The progression of time within the film mirrors Jack’s writing, and how each additional page symbolises how he is becoming less and less attached to the real world. The use of black title cards throughout the film begin with ‘The Interview’ and increase with intensity and focus as they show ‘Closing Day’ at the hotel, ‘A Month Later’ and the subsequent days. From ‘Tuesday’ when Jack is sitting at his typewriter to the next ‘Wednesday’ we see that time is accelerated and so are Jack’s murderous tendencies. The introduction of Jack writing at his typewriter and exploring the hotel’s scrapbook seems to set into motion the climax of the film. It could be the combination of his attempts to record and interpret the Overlook’s violent past that makes him vulnerable to become a part of it.

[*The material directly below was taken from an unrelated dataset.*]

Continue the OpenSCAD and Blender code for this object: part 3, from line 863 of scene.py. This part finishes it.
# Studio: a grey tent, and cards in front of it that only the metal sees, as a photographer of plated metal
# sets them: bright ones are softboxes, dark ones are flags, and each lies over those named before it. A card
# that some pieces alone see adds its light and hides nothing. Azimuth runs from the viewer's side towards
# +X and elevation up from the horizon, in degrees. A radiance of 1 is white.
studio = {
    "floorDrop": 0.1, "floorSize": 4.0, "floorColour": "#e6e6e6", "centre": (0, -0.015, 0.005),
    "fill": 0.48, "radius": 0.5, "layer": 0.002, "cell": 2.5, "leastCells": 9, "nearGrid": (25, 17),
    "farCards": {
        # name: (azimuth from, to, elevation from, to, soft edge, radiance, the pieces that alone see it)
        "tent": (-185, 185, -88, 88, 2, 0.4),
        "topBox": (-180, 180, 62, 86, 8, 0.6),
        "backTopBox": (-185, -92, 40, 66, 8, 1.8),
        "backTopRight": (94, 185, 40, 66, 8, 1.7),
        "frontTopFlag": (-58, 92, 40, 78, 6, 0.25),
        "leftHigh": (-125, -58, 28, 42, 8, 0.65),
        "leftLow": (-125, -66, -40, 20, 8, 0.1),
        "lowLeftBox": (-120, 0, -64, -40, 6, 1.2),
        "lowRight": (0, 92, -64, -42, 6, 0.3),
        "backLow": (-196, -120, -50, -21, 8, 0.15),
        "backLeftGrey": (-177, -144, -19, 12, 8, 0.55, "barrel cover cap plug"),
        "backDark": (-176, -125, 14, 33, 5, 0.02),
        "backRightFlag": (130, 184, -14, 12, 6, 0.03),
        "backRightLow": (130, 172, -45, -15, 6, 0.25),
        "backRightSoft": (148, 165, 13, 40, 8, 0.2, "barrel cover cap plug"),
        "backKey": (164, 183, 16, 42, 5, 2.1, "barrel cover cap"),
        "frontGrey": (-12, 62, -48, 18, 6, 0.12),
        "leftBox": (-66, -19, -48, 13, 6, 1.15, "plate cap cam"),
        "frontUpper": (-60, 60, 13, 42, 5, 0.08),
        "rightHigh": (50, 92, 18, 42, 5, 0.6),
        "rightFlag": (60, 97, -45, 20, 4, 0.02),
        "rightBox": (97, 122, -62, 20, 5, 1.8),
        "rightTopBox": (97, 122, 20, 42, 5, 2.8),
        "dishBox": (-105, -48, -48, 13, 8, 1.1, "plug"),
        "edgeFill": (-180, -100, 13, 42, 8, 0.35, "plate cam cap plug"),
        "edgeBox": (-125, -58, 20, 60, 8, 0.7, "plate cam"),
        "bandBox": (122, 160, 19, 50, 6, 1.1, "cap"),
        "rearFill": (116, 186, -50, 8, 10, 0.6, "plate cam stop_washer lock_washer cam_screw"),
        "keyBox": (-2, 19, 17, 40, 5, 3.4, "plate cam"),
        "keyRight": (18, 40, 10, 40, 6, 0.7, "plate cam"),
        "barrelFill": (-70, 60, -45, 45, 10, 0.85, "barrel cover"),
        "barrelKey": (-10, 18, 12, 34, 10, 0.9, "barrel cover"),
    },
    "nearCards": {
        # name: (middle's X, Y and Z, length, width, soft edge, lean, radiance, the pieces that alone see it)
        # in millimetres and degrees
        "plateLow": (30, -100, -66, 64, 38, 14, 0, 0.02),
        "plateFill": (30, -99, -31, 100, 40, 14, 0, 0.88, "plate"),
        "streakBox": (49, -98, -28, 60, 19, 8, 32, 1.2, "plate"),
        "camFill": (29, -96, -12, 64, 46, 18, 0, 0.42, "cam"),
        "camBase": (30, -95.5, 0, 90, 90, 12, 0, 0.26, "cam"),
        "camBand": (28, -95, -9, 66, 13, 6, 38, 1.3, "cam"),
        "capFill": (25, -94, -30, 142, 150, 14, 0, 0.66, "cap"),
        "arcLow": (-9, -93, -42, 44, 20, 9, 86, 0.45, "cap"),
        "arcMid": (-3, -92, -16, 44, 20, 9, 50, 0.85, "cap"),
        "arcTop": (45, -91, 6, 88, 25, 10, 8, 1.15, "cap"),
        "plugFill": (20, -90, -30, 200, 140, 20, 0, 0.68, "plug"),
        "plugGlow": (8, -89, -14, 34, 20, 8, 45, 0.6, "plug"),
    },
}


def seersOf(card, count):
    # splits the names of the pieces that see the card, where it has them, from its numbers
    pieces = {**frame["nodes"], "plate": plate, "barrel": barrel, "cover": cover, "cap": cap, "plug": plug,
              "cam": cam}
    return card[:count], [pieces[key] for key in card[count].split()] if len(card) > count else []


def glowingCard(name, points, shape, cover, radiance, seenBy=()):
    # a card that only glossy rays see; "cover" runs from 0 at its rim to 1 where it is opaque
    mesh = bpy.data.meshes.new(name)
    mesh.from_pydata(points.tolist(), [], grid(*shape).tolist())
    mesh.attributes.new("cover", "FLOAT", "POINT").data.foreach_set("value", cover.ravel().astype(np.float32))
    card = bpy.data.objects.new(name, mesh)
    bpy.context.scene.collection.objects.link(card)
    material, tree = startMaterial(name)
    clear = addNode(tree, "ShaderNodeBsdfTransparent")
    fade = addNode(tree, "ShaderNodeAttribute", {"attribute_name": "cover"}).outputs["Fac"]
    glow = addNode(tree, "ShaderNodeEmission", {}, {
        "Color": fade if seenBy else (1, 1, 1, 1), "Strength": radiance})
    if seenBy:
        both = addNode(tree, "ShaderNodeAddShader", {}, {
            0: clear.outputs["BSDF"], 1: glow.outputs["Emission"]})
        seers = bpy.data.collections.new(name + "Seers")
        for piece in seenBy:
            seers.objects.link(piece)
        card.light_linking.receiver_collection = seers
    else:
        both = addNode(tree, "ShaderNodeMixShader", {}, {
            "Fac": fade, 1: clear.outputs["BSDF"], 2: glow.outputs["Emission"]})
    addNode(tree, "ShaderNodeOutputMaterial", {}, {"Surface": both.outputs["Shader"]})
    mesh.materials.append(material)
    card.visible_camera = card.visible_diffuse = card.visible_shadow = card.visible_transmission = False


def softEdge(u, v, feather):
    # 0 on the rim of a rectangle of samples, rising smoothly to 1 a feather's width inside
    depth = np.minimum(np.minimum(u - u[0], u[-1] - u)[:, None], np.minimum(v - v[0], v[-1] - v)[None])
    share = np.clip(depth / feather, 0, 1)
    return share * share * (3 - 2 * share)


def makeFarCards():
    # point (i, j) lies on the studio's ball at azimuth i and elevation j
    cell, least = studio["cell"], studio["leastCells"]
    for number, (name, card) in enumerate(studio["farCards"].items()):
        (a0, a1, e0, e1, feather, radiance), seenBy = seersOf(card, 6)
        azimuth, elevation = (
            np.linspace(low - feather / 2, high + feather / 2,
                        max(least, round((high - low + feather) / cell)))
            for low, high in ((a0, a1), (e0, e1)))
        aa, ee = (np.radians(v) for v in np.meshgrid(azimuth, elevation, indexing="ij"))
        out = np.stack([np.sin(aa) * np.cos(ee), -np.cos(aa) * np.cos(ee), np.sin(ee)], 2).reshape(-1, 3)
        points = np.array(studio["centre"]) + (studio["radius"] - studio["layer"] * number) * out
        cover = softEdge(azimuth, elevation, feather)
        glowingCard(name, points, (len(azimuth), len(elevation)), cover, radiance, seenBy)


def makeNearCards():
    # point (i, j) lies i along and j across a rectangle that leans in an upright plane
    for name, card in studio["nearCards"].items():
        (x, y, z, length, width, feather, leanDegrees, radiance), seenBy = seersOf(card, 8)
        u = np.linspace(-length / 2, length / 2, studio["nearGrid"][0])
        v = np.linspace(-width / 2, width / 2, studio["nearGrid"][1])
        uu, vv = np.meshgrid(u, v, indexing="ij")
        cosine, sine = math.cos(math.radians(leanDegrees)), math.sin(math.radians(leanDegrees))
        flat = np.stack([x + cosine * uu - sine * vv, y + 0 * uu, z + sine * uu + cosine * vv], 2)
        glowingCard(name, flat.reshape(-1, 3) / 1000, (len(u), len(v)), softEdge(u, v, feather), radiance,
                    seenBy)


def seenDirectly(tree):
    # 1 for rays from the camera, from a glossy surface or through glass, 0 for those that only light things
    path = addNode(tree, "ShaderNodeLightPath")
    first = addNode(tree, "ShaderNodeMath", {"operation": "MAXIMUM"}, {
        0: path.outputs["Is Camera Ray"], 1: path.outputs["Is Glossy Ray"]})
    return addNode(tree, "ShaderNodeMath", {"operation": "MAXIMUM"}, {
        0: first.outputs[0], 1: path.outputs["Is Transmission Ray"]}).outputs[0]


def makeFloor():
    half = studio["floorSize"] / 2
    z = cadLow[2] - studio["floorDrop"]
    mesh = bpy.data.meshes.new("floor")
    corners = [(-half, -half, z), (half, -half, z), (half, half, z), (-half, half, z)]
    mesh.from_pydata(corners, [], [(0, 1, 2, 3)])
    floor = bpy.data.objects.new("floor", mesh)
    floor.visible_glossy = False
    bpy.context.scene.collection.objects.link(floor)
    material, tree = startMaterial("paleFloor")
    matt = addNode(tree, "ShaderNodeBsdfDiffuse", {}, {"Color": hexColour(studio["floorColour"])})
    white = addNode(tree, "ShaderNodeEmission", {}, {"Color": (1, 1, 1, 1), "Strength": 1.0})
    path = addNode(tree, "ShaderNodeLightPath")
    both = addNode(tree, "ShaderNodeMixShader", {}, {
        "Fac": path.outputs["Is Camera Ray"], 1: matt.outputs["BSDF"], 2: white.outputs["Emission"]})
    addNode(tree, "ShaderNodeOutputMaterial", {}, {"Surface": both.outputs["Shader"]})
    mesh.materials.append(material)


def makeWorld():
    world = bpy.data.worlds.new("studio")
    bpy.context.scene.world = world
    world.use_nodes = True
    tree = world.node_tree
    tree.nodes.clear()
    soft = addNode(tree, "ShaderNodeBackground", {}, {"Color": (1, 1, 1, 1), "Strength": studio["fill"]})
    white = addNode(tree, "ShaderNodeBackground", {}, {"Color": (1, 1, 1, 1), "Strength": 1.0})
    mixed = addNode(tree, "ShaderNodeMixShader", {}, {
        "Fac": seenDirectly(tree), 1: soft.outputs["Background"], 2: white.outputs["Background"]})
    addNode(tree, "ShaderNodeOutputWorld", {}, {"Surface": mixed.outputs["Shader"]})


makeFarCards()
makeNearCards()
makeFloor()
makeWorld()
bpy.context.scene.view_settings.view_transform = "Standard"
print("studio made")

Part of the beauty of ‘The Shining’ is that it allows viewers and critics to speculate and develop countless arguments and theories regarding the meanings behind Kubrick’s masterpiece. These theories range from the genocide of American Indians to a commentary on the moon landing and the Cold War. ‘The Shining’ offers so much visually and throughout the narrative that it is the focus of a recently documentary film. ‘Room 237’ has been entitled ‘one the best films about film’ as it digs deep into the meanings behind Kubrick’s film, which have remained unexplored for decades. Weaving together interviews, footage and testimonials, the film provides a window into ‘The Shining’ that will stay with you forever, and ever, and ever. Supporting the film as fodder for creative analysis has Kubrick’s tight-lipped nature. By remaining vague when discussing elements of ‘The Shining’, Kubrick left the meaning of the film for audiences to decipher, explaining why it endures as a haunting piece of cinema 30 years after its creation.